How much perfume should I make in my first batch?
Start small—10-30ml total. This lets you experiment without wasting materials. Once you find a formula you love, scale up gradually. A 30ml batch costs maybe $3-5 in materials and teaches you the entire process without significant investment.
What’s the difference between perfume and cologne?
Concentration. Perfume (parfum) has 20-40% fragrance oils, cologne has 2-5%. Perfume lasts longer and costs more to produce. When learning how to produce perfume, you’re making the premium product. Cologne uses the same techniques but with lower oil concentrations.
Do I need special equipment?
Not really. A kitchen scale, pipettes, glass jars, and dark bottles are sufficient. As you get serious, invest in graduated cylinders, funnels, and proper storage containers. But the fundamentals work with basic household items.
How long does maceration take?
Typically 48 hours to 4 weeks. Simpler blends with fewer notes macerate faster. Complex fragrances benefit from longer steeping. Your nose tells you when it’s ready—the scent becomes more harmonious and less sharp.
Can I speed up the maceration process?
Gently warming your blend (never above 100°F) can accelerate integration, but it risks volatilizing some top notes. Patience is genuinely faster. The extra week of waiting produces better results than rushing.
Final Thoughts
Learning how to produce perfume connects you to a craft that blends chemistry, art, and intuition. Your first batch might not be perfect—and that’s okay. Each blend teaches you something about how notes interact, how alcohol carries scent, and what your preferences actually are versus what marketing told you they should be.
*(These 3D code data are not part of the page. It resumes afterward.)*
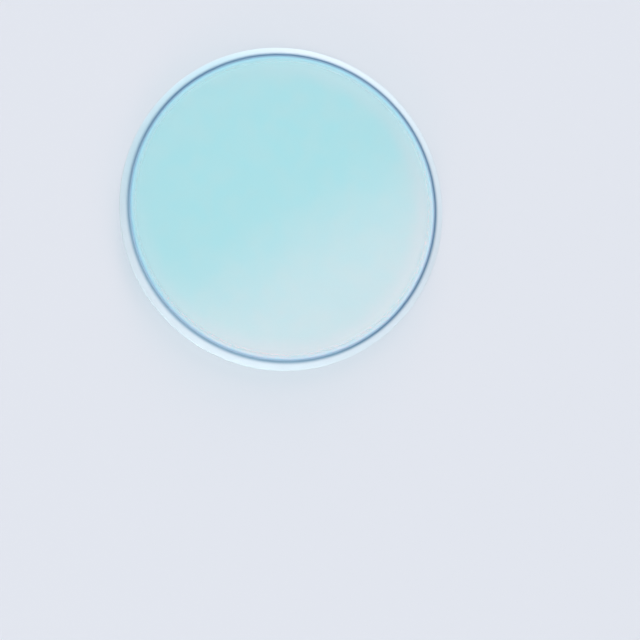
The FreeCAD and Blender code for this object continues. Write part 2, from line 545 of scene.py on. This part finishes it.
class OPTICS_OT_coated_disc(bpy.types.Operator):
    """Turns the glass disc and gives it its coated, feathered and ground finishes"""
    bl_idname = "optics.coated_disc"
    bl_label = "Coated glass disc"

    def execute(self, context):
        sizes, finish = context.scene.filter_disc_sizes, context.scene.filter_disc_finish
        tree = disc_tree(coated_glass(finish, sizes, "Dichroic coated borosilicate", finish.light_coated),
                         coated_glass(finish, sizes, "Polished borosilicate", finish.light_plain),
                         feathered_coating(finish, sizes), ground_glass(finish, sizes))
        disc = as_plain_mesh("coated_disc", tree, {
            "Diameter": sizes.diameter, "Thickness": sizes.thickness,
            "Bevel Width": sizes.bevel_width, "Bevel Angle": sizes.bevel_angle,
            "Arris Radius": sizes.arris_radius, "Rim Break Radius": sizes.rim_break_radius,
            "Facets": sizes.facets, "Arc Steps": sizes.arc_steps})
        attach(disc, "root")
        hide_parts(DISC_NODE)
        return {"FINISHED"}


def seen_directly(tree):
    """One for what the camera sees, also in a mirror or through glass, and none for the light it gives."""
    path = add(tree, "ShaderNodeLightPath").outputs
    seen = add(tree, "ShaderNodeMath", {0: path["Is Camera Ray"], 1: path["Is Glossy Ray"]},
               operation="MAXIMUM")
    return add(tree, "ShaderNodeMath", {0: seen, 1: path["Is Transmission Ray"]}, operation="MAXIMUM")


def plain_floor(studio):
    """A matt floor, just under the glass, which goes over into the background far from it."""
    corners = [(x * FLOOR_HALF, y * FLOOR_HALF, -FLOOR_GAP) for x, y in ((-1, -1), (1, -1), (1, 1), (-1, 1))]
    mesh = bpy.data.meshes.new("floor")
    mesh.from_pydata(corners, [], [(0, 1, 2, 3)])
    material, output = new_material("Plain matt floor")
    tree = material.node_tree
    place = add(tree, "ShaderNodeTexCoord").outputs["Object"]
    distance = add(tree, "ShaderNodeVectorMath", {0: place}, operation="LENGTH")
    fade = add(tree, "ShaderNodeMapRange", {
        "Value": distance, "From Min": FLOOR_FADE[0], "From Max": FLOOR_FADE[1]},
        interpolation_type="SMOOTHSTEP")
    far = add(tree, "ShaderNodeMath", {0: fade, 1: seen_directly(tree)}, operation="MULTIPLY")
    matt = add(tree, "ShaderNodeBsdfDiffuse", {"Color": studio.floor})
    backdrop = add(tree, "ShaderNodeEmission", {"Color": studio.background, "Strength": 1.0})
    feed(tree, output, {"Surface": add(tree, "ShaderNodeMixShader", {0: far, 1: matt, 2: backdrop})})
    mesh.materials.append(material)
    floor = bpy.data.objects.new("floor", mesh)
    bpy.context.scene.collection.objects.link(floor)


def studio_world(studio):
    """Even light from all round, and a pale background."""
    world = bpy.data.worlds.new("Studio")
    bpy.context.scene.world = world
    world.use_nodes = True
    tree = world.node_tree
    tree.nodes.clear()
    light = add(tree, "ShaderNodeBackground", {"Color": linear("#FFFFFF"), "Strength": studio.ambient})
    backdrop = add(tree, "ShaderNodeBackground", {"Color": studio.background, "Strength": 1.0})
    mix = add(tree, "ShaderNodeMixShader", {0: seen_directly(tree), 1: light, 2: backdrop})
    add(tree, "ShaderNodeOutputWorld", {"Surface": mix})


def direction(azimuth, elevation):
    """A unit vector; both angles in degrees, the azimuth turned from +X towards +Y."""
    turn, lift = math.radians(azimuth), math.radians(elevation)
    return Vector((math.cos(lift) * math.cos(turn), math.cos(lift) * math.sin(turn), math.sin(lift)))


def soft_lamp(name, azimuth, elevation, side, power):
    """A square soft lamp that looks at the disc, and that neither a mirror nor clear glass shows."""
    data = bpy.data.lights.new(name, "AREA")
    data.size = side
    data.energy = power
    lamp = bpy.data.objects.new(name, data)
    towards = direction(azimuth, elevation)
    lamp.location = towards * LAMP_DISTANCE
    lamp.rotation_mode = "QUATERNION"
    lamp.rotation_quaternion = towards.to_track_quat("Z", "Y")
    lamp.visible_glossy = False
    lamp.visible_transmission = False
    bpy.context.scene.collection.objects.link(lamp)


def strip_lamp(name, power):
    """A feathered strip overhead, whose edge crosses the disc in the camera's mirror view."""
    data = bpy.data.lights.new(name, "AREA")
    data.shape = "RECTANGLE"
    data.size, data.size_y = STRIP_SIZE
    data.energy = power
    data.use_nodes = True
    tree = data.node_tree
    tree.nodes.clear()
    place = add(tree, "ShaderNodeNewGeometry").outputs["Parametric"]
    side = add(tree, "ShaderNodeSeparateXYZ", {0: place}).outputs["X"]
    from_middle = add(tree, "ShaderNodeMath", {0: side, 1: STRIP_MIDDLE}, operation="SUBTRACT")
    distance = add(tree, "ShaderNodeMath", {0: from_middle}, operation="ABSOLUTE")
    feather = add(tree, "ShaderNodeMapRange", {
        "Value": distance, "From Min": STRIP_FEATHER[0], "From Max": STRIP_FEATHER[1]},
        interpolation_type="SMOOTHSTEP")
    glow = add(tree, "ShaderNodeEmission", {"Strength": feather})
    add(tree, "ShaderNodeOutputLight", {"Surface": glow})
    up = Vector((0, 0, 1))
    across = Vector(STRIP_ACROSS).normalized()
    along = up.cross(across)
    edge_across, edge_along, height = STRIP_PLACE
    middle = across * (edge_across + data.size / 2) + along * edge_along + up * height
    lamp = bpy.data.objects.new(name, data)
    lamp.matrix_world = Matrix.Translation(middle) @ Matrix((across, along, up)).transposed().to_4x4()
    bpy.context.scene.collection.objects.link(lamp)


def axes_along(way):
    """Columns: right, up and forward, for a view along the given way with +Y up in the picture."""
    forward = way.normalized()
    right = forward.cross(Vector((0, 1, 0))).normalized()
    return Matrix((right, right.cross(forward), forward)).transposed()


def photograph_camera(target):
    """Looks at the target from the photograph's side, with the disc at its place in the frame."""
    to_camera = direction(CAMERA_AZIMUTH, CAMERA_ELEVATION)
    in_picture = Vector((
        (PHOTO_DISC_CENTRE[0] - PHOTO_SIDE / 2) / PHOTO_FOCAL_LENGTH,
        (PHOTO_SIDE / 2 - PHOTO_DISC_CENTRE[1]) / PHOTO_FOCAL_LENGTH,
        -1.0))
    turn = axes_along(-to_camera) @ axes_along(in_picture).transposed()
    data = bpy.data.cameras.new("camera")
    data.sensor_width = SENSOR_WIDTH
    data.lens = SENSOR_WIDTH * PHOTO_FOCAL_LENGTH / PHOTO_SIDE
    data.clip_start, data.clip_end = CAMERA_CLIP
    camera = bpy.data.objects.new("camera", data)
    camera.rotation_mode = "QUATERNION"
    camera.rotation_quaternion = turn.to_quaternion()
    camera.location = Vector(target) + to_camera * CAMERA_DISTANCE
    bpy.context.scene.collection.objects.link(camera)
    bpy.context.scene.camera = camera


class OPTICS_OT_studio(bpy.types.Operator):
    """Sets up the floor, the soft light and the photograph's camera"""
    bl_idname = "optics.studio"
    bl_label = "Studio"

    def execute(self, context):
        studio = context.scene.filter_studio
        plain_floor(studio)
        studio_world(studio)
        for name, (azimuth, elevation, side) in SOFT_LAMPS.items():
            soft_lamp(name, azimuth, elevation, side, getattr(studio, name + "_power"))
        strip_lamp("strip", studio.strip_power)
        photograph_camera((0, 0, NODE_THICKNESS))
        context.scene.view_settings.view_transform = "Standard"
        return {"FINISHED"}


class OPTICS_PT_filter_disc(bpy.types.Panel):
    """Every size, colour and power, and the buttons that build the piece and its studio"""
    bl_idname = "OPTICS_PT_filter_disc"
    bl_label = "Optical filter disc"
    bl_space_type = "VIEW_3D"
    bl_region_type = "UI"
    bl_category = "Optics"

    def draw(self, context):
        scene = context.scene
        for group in (scene.filter_disc_sizes, scene.filter_disc_finish, scene.filter_studio):
            box = self.layout.box()
            for name in group.__annotations__:
                box.prop(group, name)
        self.layout.operator(OPTICS_OT_coated_disc.bl_idname)
        self.layout.operator(OPTICS_OT_studio.bl_idname)


CLASSES = (FilterDiscSizes, FilterDiscFinish, FilterStudio,
           OPTICS_OT_coated_disc, OPTICS_OT_studio, OPTICS_PT_filter_disc)


def register():
    """Adds the classes and the scene's settings."""
    for cls in CLASSES:
        bpy.utils.register_class(cls)
    bpy.types.Scene.filter_disc_sizes = bpy.props.PointerProperty(type=FilterDiscSizes)
    bpy.types.Scene.filter_disc_finish = bpy.props.PointerProperty(type=FilterDiscFinish)
    bpy.types.Scene.filter_studio = bpy.props.PointerProperty(type=FilterStudio)


def unregister():
    """Takes them away again."""
    del bpy.types.Scene.filter_studio
    del bpy.types.Scene.filter_disc_finish
    del bpy.types.Scene.filter_disc_sizes
    for cls in reversed(CLASSES):
        bpy.utils.unregister_class(cls)


def main():
    register()
    bpy.ops.optics.coated_disc()
    bpy.ops.optics.studio()


if __name__ == "__main__":
    main()
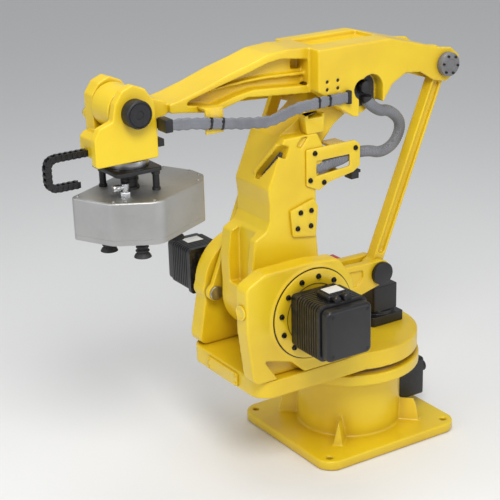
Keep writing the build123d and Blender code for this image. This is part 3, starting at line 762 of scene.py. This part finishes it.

Start with a simple three-note blend. Master the maceration and aging process. Test thoroughly. Adjust based on results. Within a few batches, you’ll create fragrances that rival commercial options at a fraction of the cost. More importantly, they’ll be uniquely yours—scents that tell your story rather than someone else’s marketing narrative. That’s the real reward of home perfume production.